Task directions:
Output the full listing word for word.

-.-.-

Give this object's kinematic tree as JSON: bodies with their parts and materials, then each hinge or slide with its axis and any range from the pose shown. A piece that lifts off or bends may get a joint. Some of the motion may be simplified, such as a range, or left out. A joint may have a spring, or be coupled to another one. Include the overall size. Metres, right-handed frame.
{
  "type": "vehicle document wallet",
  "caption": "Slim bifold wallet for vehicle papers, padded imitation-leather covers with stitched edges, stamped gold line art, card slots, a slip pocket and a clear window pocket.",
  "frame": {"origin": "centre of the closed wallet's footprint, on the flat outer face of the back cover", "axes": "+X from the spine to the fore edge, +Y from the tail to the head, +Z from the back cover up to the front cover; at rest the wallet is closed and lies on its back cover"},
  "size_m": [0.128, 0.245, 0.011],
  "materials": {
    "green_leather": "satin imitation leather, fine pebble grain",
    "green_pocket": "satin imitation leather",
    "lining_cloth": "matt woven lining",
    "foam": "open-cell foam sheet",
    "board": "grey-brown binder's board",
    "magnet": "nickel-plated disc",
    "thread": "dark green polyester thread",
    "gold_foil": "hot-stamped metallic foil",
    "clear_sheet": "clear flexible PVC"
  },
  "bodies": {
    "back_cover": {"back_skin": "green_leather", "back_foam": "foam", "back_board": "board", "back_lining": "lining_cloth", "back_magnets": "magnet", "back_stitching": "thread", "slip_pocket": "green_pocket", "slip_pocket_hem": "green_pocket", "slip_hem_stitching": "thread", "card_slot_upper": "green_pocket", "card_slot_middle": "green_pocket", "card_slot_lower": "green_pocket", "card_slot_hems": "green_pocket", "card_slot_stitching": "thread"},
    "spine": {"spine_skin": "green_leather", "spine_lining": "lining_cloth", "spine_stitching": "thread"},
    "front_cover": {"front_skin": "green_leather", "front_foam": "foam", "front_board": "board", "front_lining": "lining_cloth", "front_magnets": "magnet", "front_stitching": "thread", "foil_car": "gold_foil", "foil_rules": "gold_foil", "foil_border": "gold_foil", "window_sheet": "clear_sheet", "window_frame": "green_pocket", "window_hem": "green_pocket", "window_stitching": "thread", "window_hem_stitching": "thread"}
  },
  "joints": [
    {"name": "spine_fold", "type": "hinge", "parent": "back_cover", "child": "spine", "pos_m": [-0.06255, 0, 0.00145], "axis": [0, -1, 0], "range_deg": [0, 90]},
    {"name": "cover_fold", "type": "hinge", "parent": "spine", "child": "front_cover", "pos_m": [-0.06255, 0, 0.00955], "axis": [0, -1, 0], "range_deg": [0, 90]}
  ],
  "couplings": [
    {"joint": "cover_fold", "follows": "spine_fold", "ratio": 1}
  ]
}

-.-.-

Solved problem:
Give this object's kinematic tree as JSON: bodies with their parts and materials, then each hinge or slide with its axis and any range from the pose shown. A piece that lifts off or bends may get a joint. Some of the motion may be simplified, such as a range, or left out. A joint may have a spring, or be coupled to another one. Include the overall size. Metres, right-handed frame.
{
  "type": "vehicle document wallet",
  "caption": "Slim bifold wallet for vehicle papers, padded imitation-leather covers with stitched edges, stamped gold line art, card slots, a slip pocket and a clear window pocket.",
  "frame": {"origin": "centre of the closed wallet's footprint, on the flat outer face of the back cover", "axes": "+X from the spine to the fore edge, +Y from the tail to the head, +Z from the back cover up to the front cover; at rest the wallet is closed and lies on its back cover"},
  "size_m": [0.128, 0.245, 0.011],
  "materials": {
    "green_leather": "satin imitation leather, fine pebble grain",
    "green_pocket": "satin imitation leather",
    "lining_cloth": "matt woven lining",
    "foam": "open-cell foam sheet",
    "board": "grey-brown binder's board",
    "magnet": "nickel-plated disc",
    "thread": "dark green polyester thread",
    "gold_foil": "hot-stamped metallic foil",
    "clear_sheet": "clear flexible PVC"
  },
  "bodies": {
    "back_cover": {"back_skin": "green_leather", "back_foam": "foam", "back_board": "board", "back_lining": "lining_cloth", "back_magnets": "magnet", "back_stitching": "thread", "slip_pocket": "green_pocket", "slip_pocket_hem": "green_pocket", "slip_hem_stitching": "thread", "card_slot_upper": "green_pocket", "card_slot_middle": "green_pocket", "card_slot_lower": "green_pocket", "card_slot_hems": "green_pocket", "card_slot_stitching": "thread"},
    "spine": {"spine_skin": "green_leather", "spine_lining": "lining_cloth", "spine_stitching": "thread"},
    "front_cover": {"front_skin": "green_leather", "front_foam": "foam", "front_board": "board", "front_lining": "lining_cloth", "front_magnets": "magnet", "front_stitching": "thread", "foil_car": "gold_foil", "foil_rules": "gold_foil", "foil_border": "gold_foil", "window_sheet": "clear_sheet", "window_frame": "green_pocket", "window_hem": "green_pocket", "window_stitching": "thread", "window_hem_stitching": "thread"}
  },
  "joints": [
    {"name": "spine_fold", "type": "hinge", "parent": "back_cover", "child": "spine", "pos_m": [-0.06255, 0, 0.00145], "axis": [0, -1, 0], "range_deg": [0, 90]},
    {"name": "cover_fold", "type": "hinge", "parent": "spine", "child": "front_cover", "pos_m": [-0.06255, 0, 0.00955], "axis": [0, -1, 0], "range_deg": [0, 90]}
  ],
  "couplings": [
    {"joint": "cover_fold", "follows": "spine_fold", "ratio": 1}
  ]
}